**Given instruction**:
Copy out all of the material, matching it word for word.

**Source material**:
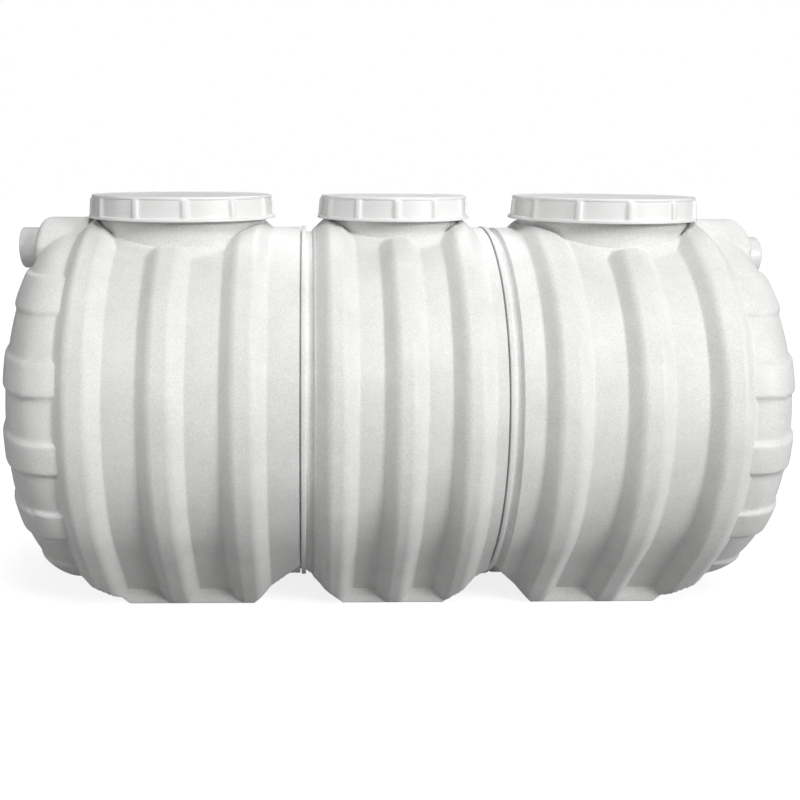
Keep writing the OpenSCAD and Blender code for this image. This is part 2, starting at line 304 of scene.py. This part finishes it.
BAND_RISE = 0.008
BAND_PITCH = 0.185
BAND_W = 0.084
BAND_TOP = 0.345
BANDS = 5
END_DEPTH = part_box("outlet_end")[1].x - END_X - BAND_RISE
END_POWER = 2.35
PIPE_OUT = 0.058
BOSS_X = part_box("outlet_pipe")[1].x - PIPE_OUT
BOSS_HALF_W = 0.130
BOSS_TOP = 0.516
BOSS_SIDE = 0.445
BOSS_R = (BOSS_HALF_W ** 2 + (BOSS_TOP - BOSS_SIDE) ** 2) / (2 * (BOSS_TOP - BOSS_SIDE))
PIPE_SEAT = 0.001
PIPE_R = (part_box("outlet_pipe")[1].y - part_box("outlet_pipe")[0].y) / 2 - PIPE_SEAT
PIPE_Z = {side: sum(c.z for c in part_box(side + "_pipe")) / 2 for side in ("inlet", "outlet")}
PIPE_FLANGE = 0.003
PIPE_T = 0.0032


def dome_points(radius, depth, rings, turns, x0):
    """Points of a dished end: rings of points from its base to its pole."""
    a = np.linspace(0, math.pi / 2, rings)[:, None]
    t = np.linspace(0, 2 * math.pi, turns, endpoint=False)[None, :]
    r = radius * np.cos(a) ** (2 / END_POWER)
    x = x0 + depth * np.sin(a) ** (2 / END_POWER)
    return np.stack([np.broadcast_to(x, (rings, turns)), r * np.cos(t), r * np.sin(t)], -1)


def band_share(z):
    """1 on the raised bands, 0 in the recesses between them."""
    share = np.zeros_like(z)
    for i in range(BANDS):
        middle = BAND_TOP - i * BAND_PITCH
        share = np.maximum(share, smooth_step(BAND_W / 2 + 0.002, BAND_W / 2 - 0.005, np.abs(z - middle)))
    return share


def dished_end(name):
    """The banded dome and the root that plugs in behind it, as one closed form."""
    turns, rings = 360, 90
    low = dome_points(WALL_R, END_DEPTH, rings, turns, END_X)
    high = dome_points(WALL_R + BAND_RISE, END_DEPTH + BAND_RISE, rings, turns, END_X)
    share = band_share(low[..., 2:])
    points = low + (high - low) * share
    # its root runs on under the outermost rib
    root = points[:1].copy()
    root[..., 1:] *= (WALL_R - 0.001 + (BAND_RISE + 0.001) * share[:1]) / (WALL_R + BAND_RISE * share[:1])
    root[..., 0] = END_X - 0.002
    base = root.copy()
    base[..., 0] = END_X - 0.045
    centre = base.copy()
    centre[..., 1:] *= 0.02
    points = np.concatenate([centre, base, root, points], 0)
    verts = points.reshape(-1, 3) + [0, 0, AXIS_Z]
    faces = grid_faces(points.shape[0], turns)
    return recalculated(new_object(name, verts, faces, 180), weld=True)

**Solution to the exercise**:
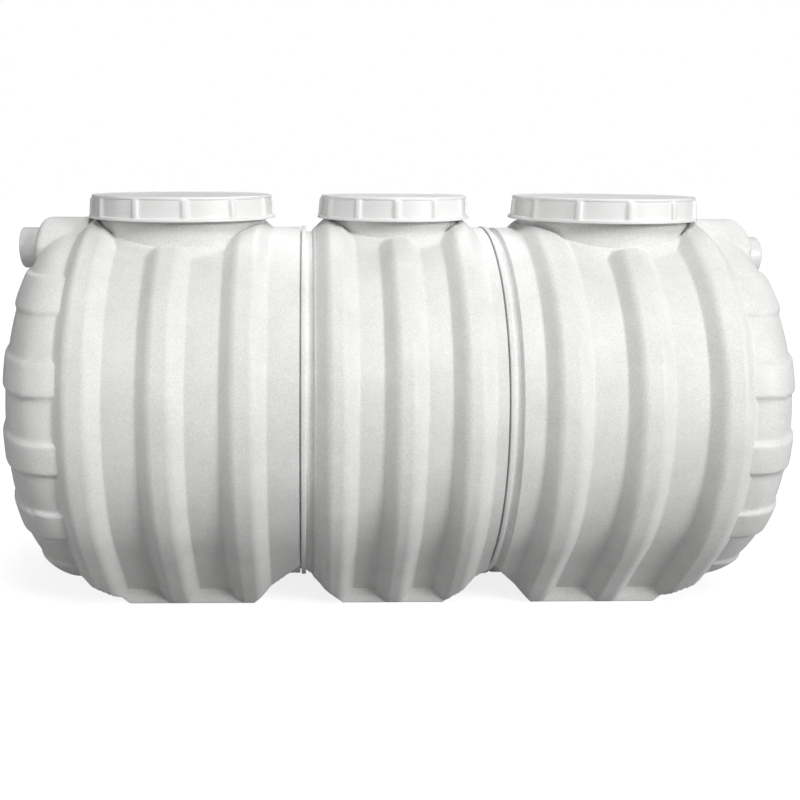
Keep writing the OpenSCAD and Blender code for this image. This is part 2, starting at line 304 of scene.py. This part finishes it.
BAND_RISE = 0.008
BAND_PITCH = 0.185
BAND_W = 0.084
BAND_TOP = 0.345
BANDS = 5
END_DEPTH = part_box("outlet_end")[1].x - END_X - BAND_RISE
END_POWER = 2.35
PIPE_OUT = 0.058
BOSS_X = part_box("outlet_pipe")[1].x - PIPE_OUT
BOSS_HALF_W = 0.130
BOSS_TOP = 0.516
BOSS_SIDE = 0.445
BOSS_R = (BOSS_HALF_W ** 2 + (BOSS_TOP - BOSS_SIDE) ** 2) / (2 * (BOSS_TOP - BOSS_SIDE))
PIPE_SEAT = 0.001
PIPE_R = (part_box("outlet_pipe")[1].y - part_box("outlet_pipe")[0].y) / 2 - PIPE_SEAT
PIPE_Z = {side: sum(c.z for c in part_box(side + "_pipe")) / 2 for side in ("inlet", "outlet")}
PIPE_FLANGE = 0.003
PIPE_T = 0.0032


def dome_points(radius, depth, rings, turns, x0):
    """Points of a dished end: rings of points from its base to its pole."""
    a = np.linspace(0, math.pi / 2, rings)[:, None]
    t = np.linspace(0, 2 * math.pi, turns, endpoint=False)[None, :]
    r = radius * np.cos(a) ** (2 / END_POWER)
    x = x0 + depth * np.sin(a) ** (2 / END_POWER)
    return np.stack([np.broadcast_to(x, (rings, turns)), r * np.cos(t), r * np.sin(t)], -1)


def band_share(z):
    """1 on the raised bands, 0 in the recesses between them."""
    share = np.zeros_like(z)
    for i in range(BANDS):
        middle = BAND_TOP - i * BAND_PITCH
        share = np.maximum(share, smooth_step(BAND_W / 2 + 0.002, BAND_W / 2 - 0.005, np.abs(z - middle)))
    return share


def dished_end(name):
    """The banded dome and the root that plugs in behind it, as one closed form."""
    turns, rings = 360, 90
    low = dome_points(WALL_R, END_DEPTH, rings, turns, END_X)
    high = dome_points(WALL_R + BAND_RISE, END_DEPTH + BAND_RISE, rings, turns, END_X)
    share = band_share(low[..., 2:])
    points = low + (high - low) * share
    # its root runs on under the outermost rib
    root = points[:1].copy()
    root[..., 1:] *= (WALL_R - 0.001 + (BAND_RISE + 0.001) * share[:1]) / (WALL_R + BAND_RISE * share[:1])
    root[..., 0] = END_X - 0.002
    base = root.copy()
    base[..., 0] = END_X - 0.045
    centre = base.copy()
    centre[..., 1:] *= 0.02
    points = np.concatenate([centre, base, root, points], 0)
    verts = points.reshape(-1, 3) + [0, 0, AXIS_Z]
    faces = grid_faces(points.shape[0], turns)
    return recalculated(new_object(name, verts, faces, 180), weld=True)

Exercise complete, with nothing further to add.